Apparently as we stopped to turn off the highway a motorbike driver decided that would be the opportune time to overtake us, missed his gap and drove starlight into the back or our car. Our car being a heavy set lady in the rear, we didn’t feel squat, and as we drove off , mike’s nice handmade basket at the back had become entangled with the bikes one handlebar and we were non the wiser. As we were driving we noticed allot of people yelling and waving, and as we are quite a circus we have become quite used to shouts of “stop, stop” “hey” “you, you, you”, so when lots of people started doing it we just adopted our normal stance and waved along like idiots. It was only when I glanced in my mirror and saw the back end of a motorbike swing out from behind the car that my heart stopped. My first thought was, oh great, Nigeria, Lagos central and I’ve gone and run over some gimp on a bike. I’m bloody dead.

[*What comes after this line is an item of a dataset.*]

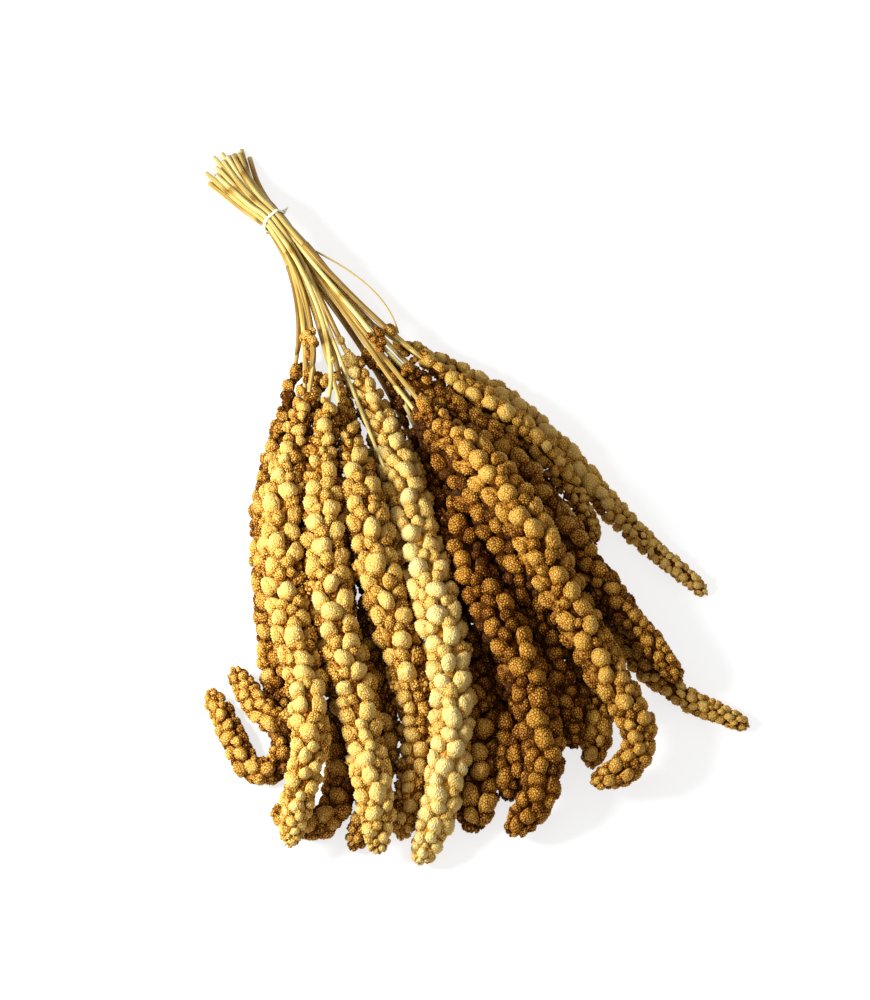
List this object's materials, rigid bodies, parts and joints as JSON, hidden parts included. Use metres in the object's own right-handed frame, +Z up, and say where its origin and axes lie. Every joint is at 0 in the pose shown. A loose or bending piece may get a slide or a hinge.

Thank god the man on the bike came storming up to us while a crowd of people gathered around the back of the car. I’m not sure if it was the fact that we were so knackered ,or the horrible driving we had to go through the whole day, but we had just reached our last little straw from a big pile of pain straw stacks. While I sat in the car deciding what the new title of my memoirs from jail would be, Mike behaved like an absolute champ. He leaped out in front of the rather large crowd that had enveloped our rear end, promptly disconnected the bike from the car and leaped back into the car all the while telling the bike driver who rear ended us where he could shove his “why you run me over”crisis. He was not hurt and the bike surprisingly was not damaged, and well we were not in the wrong as he had driven into the back of us, but we were not going to stay and debate the merits of this case. We drove off before anyone could start arguing with us. Welcome to Lagos.